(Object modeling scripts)

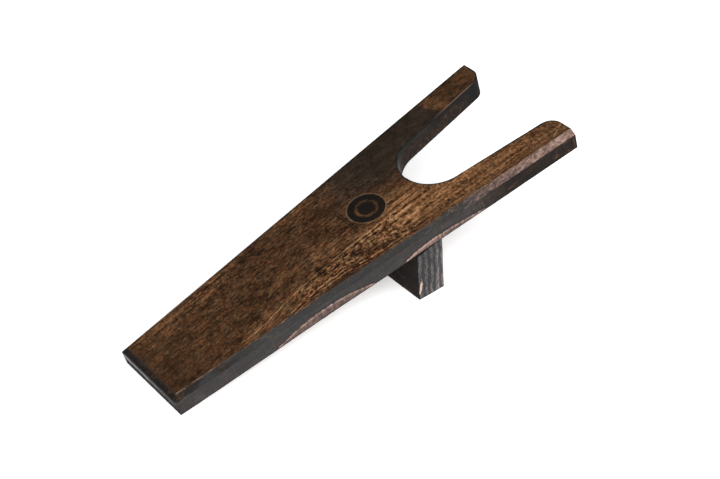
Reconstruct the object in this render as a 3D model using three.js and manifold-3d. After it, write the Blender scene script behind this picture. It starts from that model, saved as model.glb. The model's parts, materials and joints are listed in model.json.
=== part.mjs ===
// Boot jack: a tapered board with a heel notch in its wide end, propped up on a foot block.
// The board stands on the bottom edge of its narrow end and on the block under it.
// Millimetres, +Z up, +X from the narrow end to the fork, origin at the bottom centre of the whole.

import * as THREE from 'three';
import { mergeVertices } from 'three/addons/utils/BufferGeometryUtils.js';
import Module from 'manifold-3d';

const wasm = await Module();
wasm.setup();

// Board, measured along itself from its narrow end.
const boardLength = 330;
const boardThickness = 16;
const narrowWidth = 65.5;
const forkWidth = 119.5;
const pitch = THREE.MathUtils.degToRad(11.7);
const sideChamfer = 3.9;
const endChamfer = 4.3;

// Heel notch: a round bottom and two straight flanks that open towards the tips.
const notchRadius = 26.8;
const notchCentre = 252.4;
const notchFlare = THREE.MathUtils.degToRad(7.1);
const tipRadius = 10.6;

// Foot block, measured along the floor from the narrow end's bottom edge.
const blockStart = 185.4;
const blockThickness = 22;
const blockLength = 99;

// Two countersunk wood screws, driven up through the block into the board.
const screwSpread = 60;
const screwRecess = 0.5;
const screwLength = 50;
const headRadius = 4;
const headRim = 0.4;
const headHeight = 2.7;
const shankRadius = 2.1;
const rootRadius = 1.5;
const threadStart = 20;
const threadPitch = 2.6;
const pointLength = 4;
const recessSpan = 4.6;
const recessWidth = 0.9;
const recessDepth = 2;

// Clearance between neighbours, and how far a cutting tool runs past what it cuts.
const gap = 0.3;
const overrun = 2;

// Worked-out sizes.
const narrowHalf = narrowWidth / 2;
const forkHalf = forkWidth / 2;
const blockHalfway = blockStart + blockThickness / 2;
const lowestX = -(boardThickness - endChamfer) * Math.sin(pitch);
const highestX = boardLength * Math.cos(pitch);
const middleX = (lowestX + highestX) / 2;

// --- Turning meshes into solids and back, for cuts ---

function toSolid(geometry) {
  geometry.deleteAttribute('normal');
  geometry.deleteAttribute('uv');
  const merged = mergeVertices(geometry);
  return new wasm.Manifold(new wasm.Mesh({
    numProp: 3,
    vertProperties: merged.getAttribute('position').array,
    triVerts: new Uint32Array(merged.index.array),
  }));
}

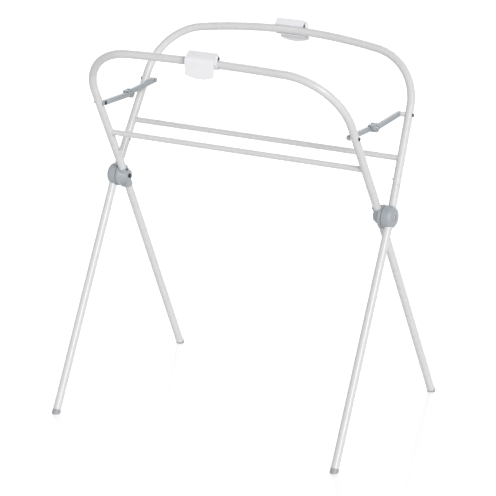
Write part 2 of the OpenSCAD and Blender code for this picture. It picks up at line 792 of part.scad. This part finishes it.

◆ What is needed
From the opening line of the data above, please print each line as written up to and including the line that contains "of the whole.", and nothing more.

◆ Result of the task
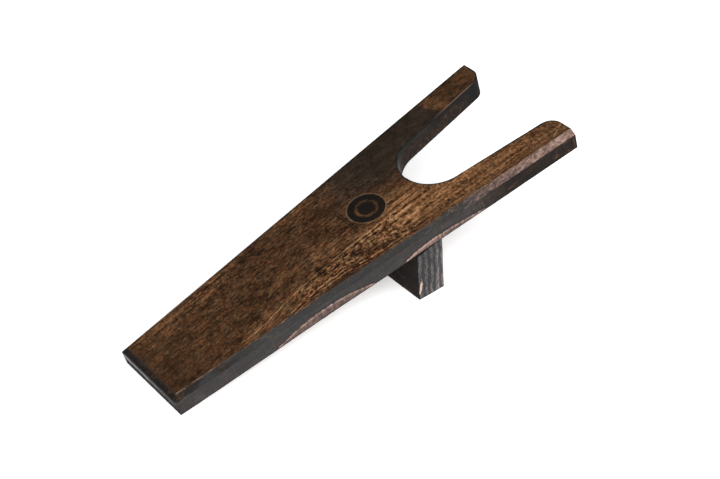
Reconstruct the object in this render as a 3D model using three.js and manifold-3d. After it, write the Blender scene script behind this picture. It starts from that model, saved as model.glb. The model's parts, materials and joints are listed in model.json.
=== part.mjs ===
// Boot jack: a tapered board with a heel notch in its wide end, propped up on a foot block.
// The board stands on the bottom edge of its narrow end and on the block under it.
// Millimetres, +Z up, +X from the narrow end to the fork, origin at the bottom centre of the whole.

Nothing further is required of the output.